Mackenzie, en su segundo viaje a España, en 1834, anota la "alta fertilidad" de la zona de Calatayud, que convierte a la ciudad en "hermosa e interesante". Calatayud está "situada en parte en el mismo valle, en parte en una de las colinas que la rodean, con un número de antiguas torres, ya en un estilo diferente de las de Zaragoza, elevándose desde sus iglesias y conventos. Una hilera de viviendas miserables se ve hacia el escarpado borde del precipicio sobresaliente, al estar excavadas en la roca, sus ventanas dan a los tejados de las casas del fondo del valle, con ropas colgando de ellas y mujeres mirando fuera a la diligencia que pasa, mientras el humo asciende desde arriba de la colina, que así parece en llamas. Para completar la pintura, encima de todo, y coronando las crestas más altas, se descubren las formas antiguas de un castillo árabe, en un estado casi perfecto".

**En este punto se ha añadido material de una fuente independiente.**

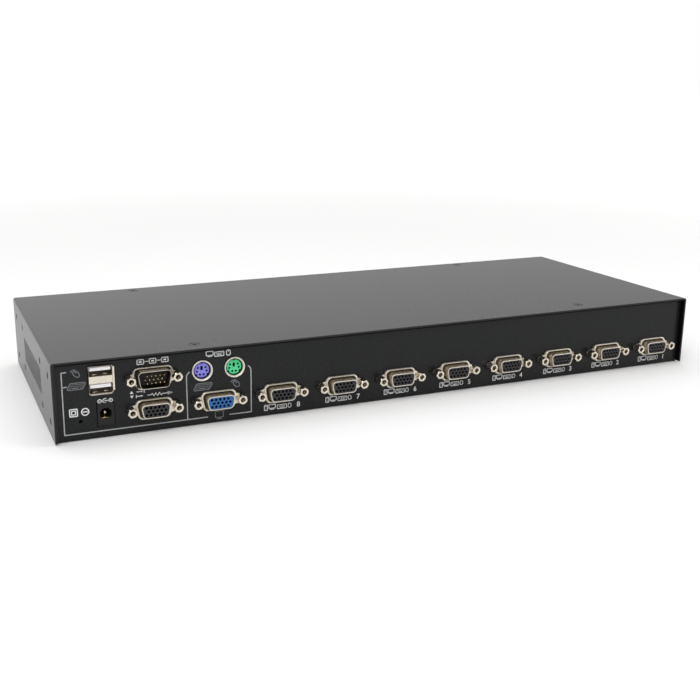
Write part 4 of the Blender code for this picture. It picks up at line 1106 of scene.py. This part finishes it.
# direct current, centre positive
white.stroke(circle(0.95, 20, -181.2, 20.6), 0.30, closed=True)
white.shape(rect(0.95, 0.28, -181.2, 20.6))
white.stroke([(-180.2, 20.6), (-179.6, 20.6)], 0.28)
white.stroke(arc2(-178.3, 20.6, 1.2, 60, 300, 14), 0.34)
white.shape(circle(0.42, 14, -178.2, 20.6))
white.stroke([(-178.1, 20.6), (-176.4, 20.6)], 0.28)
white.stroke(circle(0.95, 20, -175.4, 20.6), 0.30, closed=True)
white.shape(rect(1.0, 0.28, -175.4, 20.6))
white.shape(rect(0.28, 1.0, -175.4, 20.6))
# double square and ring with bar
white.stroke(rounded(rect(3.9, 3.9, -194.9, 15.9), 0.3, 2), 0.5, closed=True)
white.stroke(rounded(rect(2.0, 2.0, -194.9, 15.9), 0.2, 2), 0.45, closed=True)
white.stroke(circle(1.85, 32, -188.9, 15.8), 0.5, closed=True)
white.stroke([(-190.2, 15.8), (-187.6, 15.8)], 0.5)
# each computer port: tower, display, keys, then its number
for k in range(1, 9):
    c = middle("computer_port_%d_shell" % k)
    s0 = -c.x
    tower(white, s0 - 8.6, 5.0, 1.9, 3.0, 0.34)
    monitor(white, s0 - 4.9, 5.0, 3.9, 3.1, 0.36)
    small_keys(white, s0 + 1.0, 4.7, 5.6, 2.3, 0.34)
    white.stroke(rounded(rect(1.8, 2.4, s0 + 5.6, 4.8), 0.75, 4), 0.32, closed=True)
    white.text(str(k), s0 + 11.0, 3.4, 3.0)
white.done()

front = Print("legend_front", ink_white, rear=False)
for k, x in enumerate(button_x):
    front.text(str(k + 1), x, 26.6, 2.8)
front.stroke(arc2(POWER_X, 18.5, 1.8, 125, 415, 22), 0.42)
front.shape(rect(0.42, 2.0, POWER_X, 19.8))
monitor(front, wx, 8.6, 4.6, 4.0, 0.4)
front.done()

# ------------------------------------------------------------------ finishes for the CAD nodes that stay
stay = {"main_board": pcb, "console_board": pcb, "button_board": pcb, "display_module": chip_mat, "ribbon_cable": ribbon_mat, "ribbon_header": housing, "riser_header": housing,
        "main_controller": chip_mat, "video_switch_chip": chip_mat, "heat_sink": alu, "voltage_regulator": chip_mat, "filter_capacitor": can}
for n, m in stay.items():
    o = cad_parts[n]
    if not o.material_slots:
        o.data.materials.append(m)
    for s in o.material_slots:
        s.material = m

# ------------------------------------------------------------------ floor, light
bm = bmesh.new()
S = 6.0
vs = [bm.verts.new(p) for p in ((-S, -S, 0), (S, -S, 0), (S, S, 0), (-S, S, 0))]
bm.faces.new(vs)
me = bpy.data.meshes.new("floor")
bm.to_mesh(me)
bm.free()
floor = bpy.data.objects.new("floor", me)
collection.objects.link(floor)
fm = bpy.data.materials.new("floor_pale")
fm.use_nodes = True
fb = fm.node_tree.nodes["Principled BSDF"]
fb.inputs["Base Color"].default_value = (0.90, 0.90, 0.90, 1)
fb.inputs["Roughness"].default_value = 0.85
fb.inputs["Specular IOR Level"].default_value = 0.2
# the far floor keeps the near floor's paleness, out of the lights' reach
fc = fm.node_tree.nodes.new("ShaderNodeTexCoord")
fd = fm.node_tree.nodes.new("ShaderNodeVectorMath")
fd.operation = "LENGTH"
fr = fm.node_tree.nodes.new("ShaderNodeMapRange")
fr.interpolation_type = "SMOOTHSTEP"
fr.inputs["From Min"].default_value, fr.inputs["From Max"].default_value = 0.45, 2.2
fr.inputs["To Min"].default_value, fr.inputs["To Max"].default_value = 0.0, 0.62
fm.node_tree.links.new(fc.outputs["Object"], fd.inputs[0])
fm.node_tree.links.new(fd.outputs["Value"], fr.inputs["Value"])
fm.node_tree.links.new(fr.outputs["Result"], fb.inputs["Emission Strength"])
fb.inputs["Emission Color"].default_value = (1.0, 1.0, 1.0, 1)
me.materials.append(fm)

world = bpy.data.worlds.new("studio")
scene.world = world
world.use_nodes = True
wt = world.node_tree
bg = wt.nodes["Background"]
coord = wt.nodes.new("ShaderNodeTexCoord")
parts = wt.nodes.new("ShaderNodeSeparateXYZ")
wt.links.new(coord.outputs["Generated"], parts.inputs["Vector"])
ramp = wt.nodes.new("ShaderNodeMapRange")
ramp.interpolation_type = "SMOOTHSTEP"
ramp.inputs["From Min"].default_value, ramp.inputs["From Max"].default_value = -0.10, 0.55
ramp.inputs["To Min"].default_value, ramp.inputs["To Max"].default_value = 1.0, 0.0
wt.links.new(parts.outputs["Y"], ramp.inputs["Value"])
tone = wt.nodes.new("ShaderNodeMix")
tone.data_type = "RGBA"
tone.inputs["A"].default_value = (0.30, 0.30, 0.30, 1)
tone.inputs["B"].default_value = (1.035, 1.02, 1.015, 1)
wt.links.new(ramp.outputs["Result"], tone.inputs["Factor"])
ease = wt.nodes.new("ShaderNodeMapRange")
ease.inputs["From Min"].default_value, ease.inputs["From Max"].default_value = -0.75, -0.05
ease.inputs["To Min"].default_value, ease.inputs["To Max"].default_value = 0.62, 0.93
wt.links.new(parts.outputs["X"], ease.inputs["Value"])
above = wt.nodes.new("ShaderNodeMapRange")
above.interpolation_type = "SMOOTHSTEP"
above.inputs["From Min"].default_value, above.inputs["From Max"].default_value = 0.09, 0.16
wt.links.new(parts.outputs["Z"], above.inputs["Value"])
share = wt.nodes.new("ShaderNodeMix")
share.data_type = "FLOAT"
share.inputs["A"].default_value = 1.0
wt.links.new(above.outputs["Result"], share.inputs["Factor"])
wt.links.new(ease.outputs["Result"], share.inputs["B"])
final = wt.nodes.new("ShaderNodeVectorMath")
final.operation = "SCALE"
wt.links.new(tone.outputs["Result"], final.inputs[0])
wt.links.new(share.outputs["Result"], final.inputs["Scale"])
# the gradient lights and reflects; the backdrop itself is plain white
path = wt.nodes.new("ShaderNodeLightPath")
plain = wt.nodes.new("ShaderNodeMix")
plain.data_type = "RGBA"
plain.inputs["B"].default_value = (1.0, 1.0, 1.0, 1)
wt.links.new(path.outputs["Is Camera Ray"], plain.inputs["Factor"])
wt.links.new(final.outputs["Vector"], plain.inputs["A"])
wt.links.new(plain.outputs["Result"], bg.inputs["Color"])
bg.inputs["Strength"].default_value = 1.0


def area(name, loc, target, size, energy, size_y=None, color=(1, 1, 1)):
    L = bpy.data.lights.new(name, "AREA")
    L.shape = "RECTANGLE"
    L.size, L.size_y = size, size_y or size
    L.energy = energy
    L.color = color
    o = bpy.data.objects.new(name, L)
    o.location = loc
    o.rotation_euler = (Vector(target) - Vector(loc)).to_track_quat("-Z", "Y").to_euler()
    collection.objects.link(o)
    return o


area("key", (0.9, 1.3, 1.5), (0, 0, 0), 1.2, 22)
area("fill", (-1.4, 1.0, 0.9), (0, 0, 0), 1.2, 7)
area("overhead", (0.0, -0.2, 1.9), (0, 0, 0), 1.6, 8)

Charles Didier, en su visita de 1836, destaca el edificio de los jesuitas, "inmensa construcción de ladrillos de aire bastante severo". Pero también le impresiona el tropel de mendigos que espera la sopa boba a las puertas del convento de capuchinos, a las afueras de la ciudad.
El barón Davillier, que pasó por Calatayud en 1870, constata el trabajo del cáñamo en el barrio alto de la morería, que compara con el Sacro Monte granadino. Este barrio alto también impresiona a otros viajeros que pasan por la ciudad.
Así José María Quadrado, en 1844, da cuenta del singular paisaje urbano de Calatayud, entre barrancos, montes y fortalezas: "Allá en la eminencia, en el rápido declive de las cuestas que apenas dejan afirmar el pie anidábase la población primitiva; y las casas excavadas en la peña que imprimen a Calatayud un sello tan original, y en las cuales los moros se labraban viviendas sólo abiertas al sol de medio día, reaparecen en Daroca si bien con menor frecuencia. Aire puro, hermoso cielo y variada perspectiva junto con la fortaleza del sitio compensaban la aspereza de la posición: de un lado se extienden los ojos hasta las nevadas colinas del Moncayo, del otro siguen al Jiloca culebreando y ramificándose por la fertilísima vega; a los pies yacen estancados en el hondo barranco los humildes techos de la ciudad dilatándose por sus huecos y recodos, al derredor alinéanse las cien torres en vasto giro describiendo la ondulación de las colinas. Fatigado de errar el forastero por las enriscadas sendas encerradas en el casco de los muros, siéntase a meditar sobre aquella mezcla extraña de grandiosidad y pobreza, sobre tanta multitud de templos para algunos centenares de vecinos, sobre aquel recinto que tan ancho viene a la población como a esqueleto infantil de un mausoleo; y se pregunta si es un suelo de ruinas el que pisa, y si asiste a una de tantas decadencias insigne ejemplo de las vicisitudes de los siglos".